A Village Bathed in Light
“Anafotia – that’s what we call it here,” says Mr Stavros Karagiorgis, the leader in the community of Anafotida, upon arriving at his home. “The village takes its name for the light that bathes it throughout the day,” he explains. Various treats await us at his table: fresh-hot Palouzes (pudding made from grape juice) and Soutzoukos (a grape-flavoured chewy sweet). Accompanying these are glasses of iced Zivania, a pomace brandy. All are homemade.
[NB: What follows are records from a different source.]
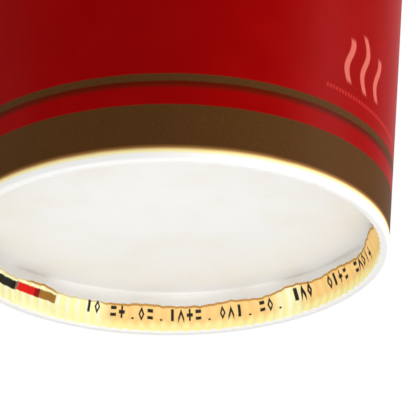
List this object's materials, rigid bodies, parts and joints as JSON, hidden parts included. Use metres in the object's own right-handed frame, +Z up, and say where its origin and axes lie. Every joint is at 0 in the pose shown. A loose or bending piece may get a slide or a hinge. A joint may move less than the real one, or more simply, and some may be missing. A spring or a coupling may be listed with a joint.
{
  "type": "paper cup",
  "caption": "Tapered single-wall paper cup with a rolled rim, a lapped side seam, a recessed base and a knurled folded hem around the foot.",
  "frame": {"origin": "centre of the foot, on the surface that the cup stands on", "axes": "+Z up along the cup's axis, from the foot to the rim; +X and +Y level"},
  "size_m": [0.0865, 0.0866, 0.124],
  "materials": {
    "printed_board": "glossy print on coated board",
    "plain_board": "bare coated board"
  },
  "bodies": {
    "root": {"side_wall": "printed_board", "base_disc": "plain_board"}
  },
  "joints": []
}
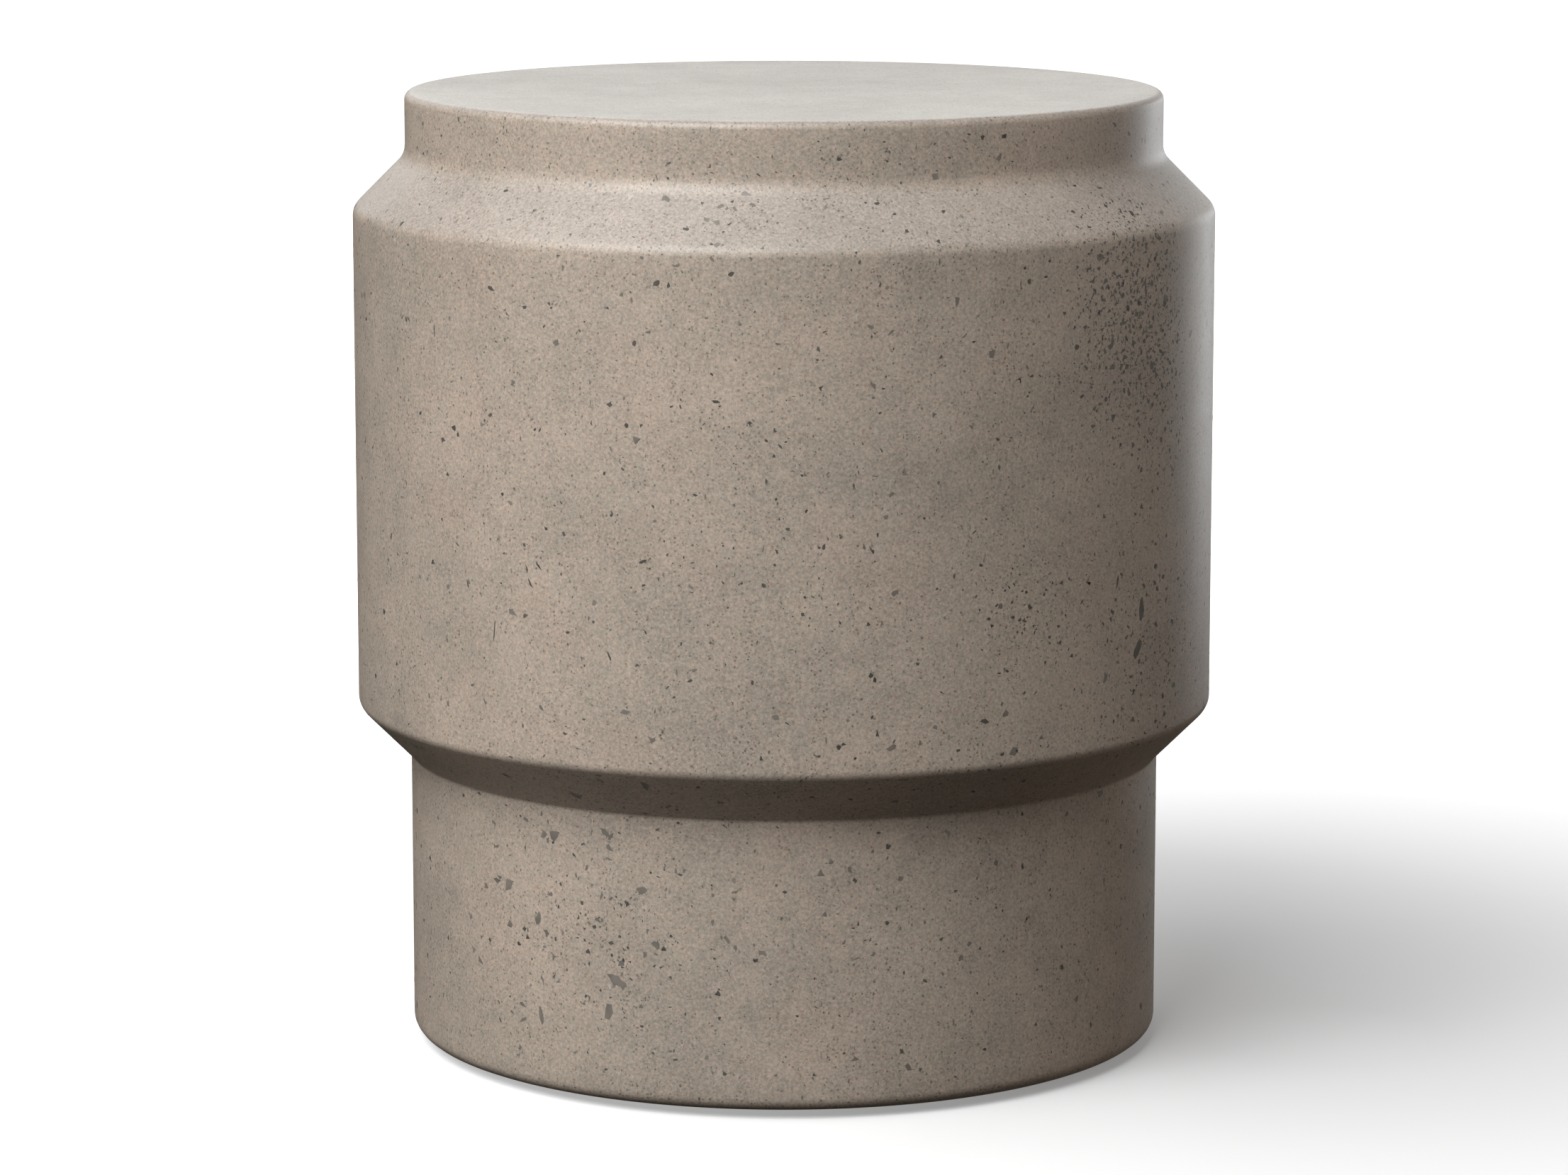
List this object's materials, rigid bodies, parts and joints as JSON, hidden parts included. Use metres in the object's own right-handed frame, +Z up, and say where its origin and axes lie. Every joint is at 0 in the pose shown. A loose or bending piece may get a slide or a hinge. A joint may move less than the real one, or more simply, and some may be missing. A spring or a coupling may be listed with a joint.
{
  "type": "drum stool and side table",
  "caption": "Round cast concrete drum stool or side table with a stepped collar and base, hollow underneath, on levelling feet that screw up and down.",
  "frame": {"origin": "centre of the footprint on the floor, at the soles of the feet, with the feet screwed home", "axes": "+Z up along the axis of the drum; the feet stand on the diagonals of X and Y"},
  "size_m": [0.41, 0.4098, 0.457],
  "materials": {
    "concrete": "cast fibre-reinforced concrete with dark aggregate chips, sealed to a satin sheen",
    "zinc_socket": "yellow-passivated zinc plate",
    "stainless": "turned stainless steel",
    "nylon": "black moulded nylon",
    "rubber": "moulded rubber, matt"
  },
  "bodies": {
    "shell": {"concrete_shell": "concrete", "socket_1": "zinc_socket", "socket_2": "zinc_socket", "socket_3": "zinc_socket", "socket_4": "zinc_socket"},
    "foot_1": {"pad_1": "nylon", "sole_1": "rubber"},
    "screw_1": {"stud_1": "stainless"},
    "foot_2": {"pad_2": "nylon", "sole_2": "rubber"},
    "screw_2": {"stud_2": "stainless"},
    "foot_3": {"pad_3": "nylon", "sole_3": "rubber"},
    "screw_3": {"stud_3": "stainless"},
    "foot_4": {"pad_4": "nylon", "sole_4": "rubber"},
    "screw_4": {"stud_4": "stainless"}
  },
  "joints": [
    {"name": "foot_1_travel", "type": "slide", "parent": "shell", "child": "foot_1", "axis": [0, 0, -1], "range_m": [0, 0.0105]},
    {"name": "foot_1_turn", "type": "hinge", "parent": "foot_1", "child": "screw_1", "pos_m": [0.09051, 0.09051, 0.02], "axis": [0, 0, -1], "range_deg": [0, 2520]},
    {"name": "foot_2_travel", "type": "slide", "parent": "shell", "child": "foot_2", "axis": [0, 0, -1], "range_m": [0, 0.0105]},
    {"name": "foot_2_turn", "type": "hinge", "parent": "foot_2", "child": "screw_2", "pos_m": [-0.09051, 0.09051, 0.02], "axis": [0, 0, -1], "range_deg": [0, 2520]},
    {"name": "foot_3_travel", "type": "slide", "parent": "shell", "child": "foot_3", "axis": [0, 0, -1], "range_m": [0, 0.0105]},
    {"name": "foot_3_turn", "type": "hinge", "parent": "foot_3", "child": "screw_3", "pos_m": [-0.09051, -0.09051, 0.02], "axis": [0, 0, -1], "range_deg": [0, 2520]},
    {"name": "foot_4_travel", "type": "slide", "parent": "shell", "child": "foot_4", "axis": [0, 0, -1], "range_m": [0, 0.0105]},
    {"name": "foot_4_turn", "type": "hinge", "parent": "foot_4", "child": "screw_4", "pos_m": [0.09051, -0.09051, 0.02], "axis": [0, 0, -1], "range_deg": [0, 2520]}
  ],
  "couplings": [
    {"joint": "foot_1_turn", "follows": "foot_1_travel", "rad_per_m": 4188.8},
    {"joint": "foot_2_turn", "follows": "foot_2_travel", "rad_per_m": 4188.8},
    {"joint": "foot_3_turn", "follows": "foot_3_travel", "rad_per_m": 4188.8},
    {"joint": "foot_4_turn", "follows": "foot_4_travel", "rad_per_m": 4188.8}
  ]
}
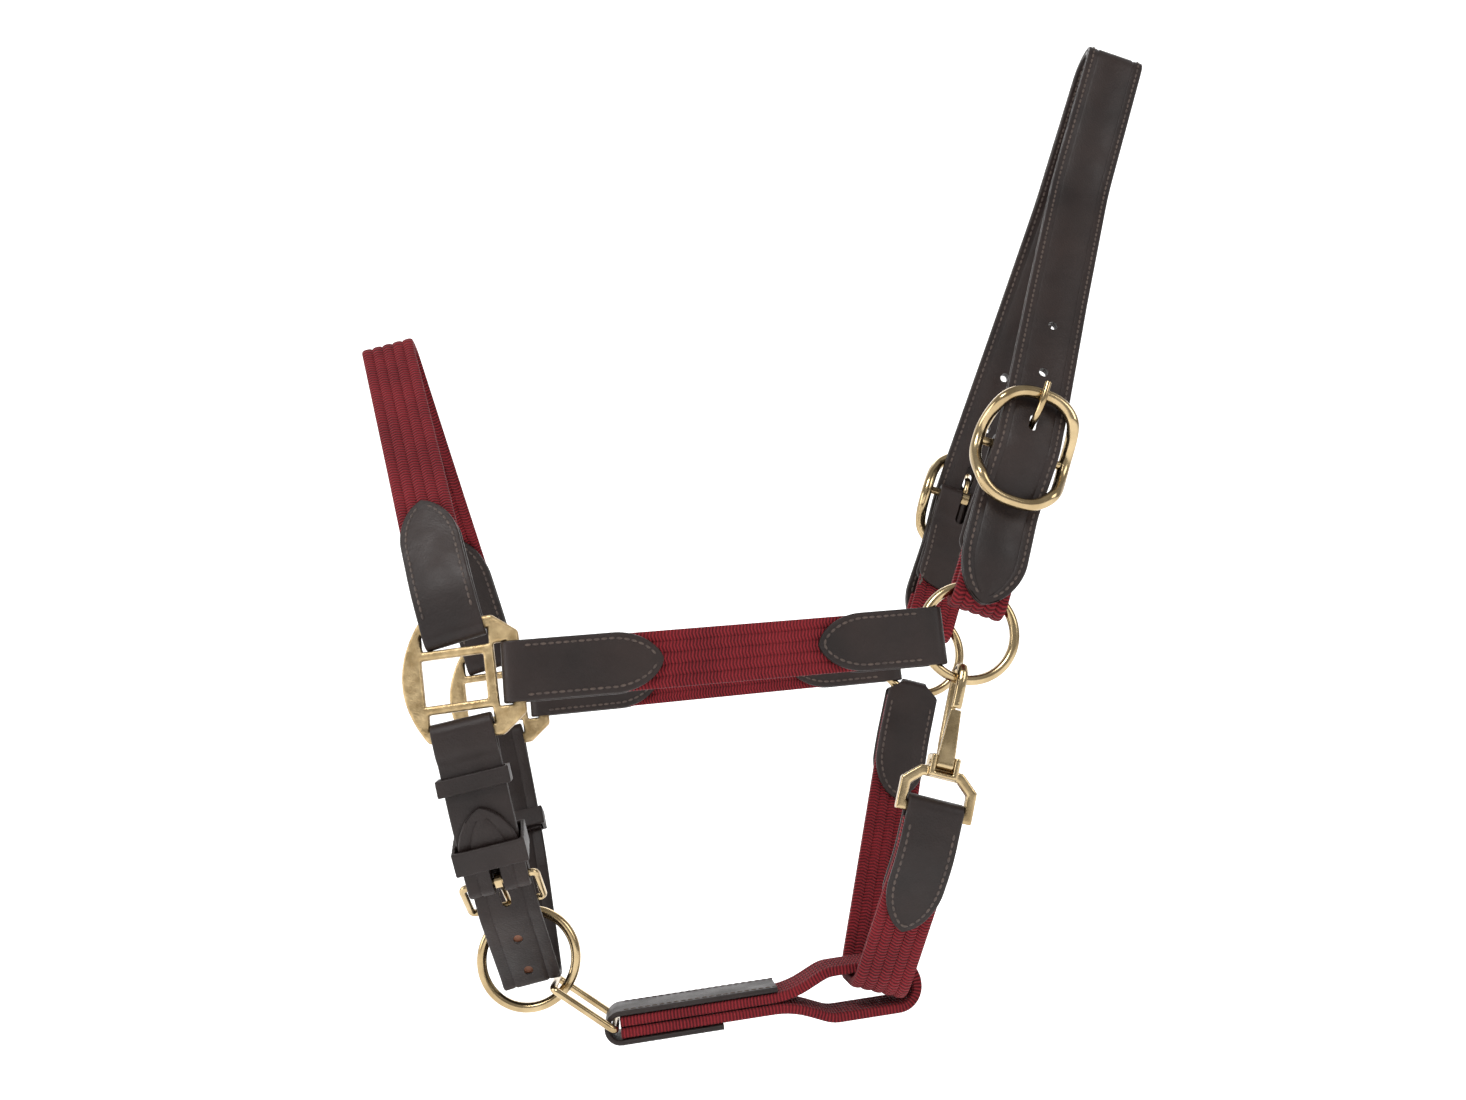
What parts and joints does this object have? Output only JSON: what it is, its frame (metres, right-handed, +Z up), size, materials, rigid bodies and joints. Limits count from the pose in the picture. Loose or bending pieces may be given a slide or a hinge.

Together with his wife, Chrystalla, they make the most of their vineyards by applying knowledge handed down through generations of family. “For now, our home is our workshop, but we’ll soon have a certified business to enter the professional market. Meanwhile, we treat our friends and acquaintances.”
Walking in the brightness of the village centre, I find unique vantage points at every corner. Café Aman, a traditional taverna and local hub, has been recognised on TripAdvisor on numerous occasions as one of the best Mediterranean eateries in the region. “Their meatballs and beer-batter fried, cheese-stuffed zucchini blossoms are incredible,” says Anna, then mentions that it’s necessary to book a table at least two weeks in advance.
We stop at the church of Agia Fotini, and Silvio arranges for a group photo with the village spread out behind us. Before leaving, Mr Stavros loads us with bags full of grapes and sweets. Driving away, I turn down the car radio to hear the sea lapping against the shore, astonished by the beauty inherent in such simple places and humble people.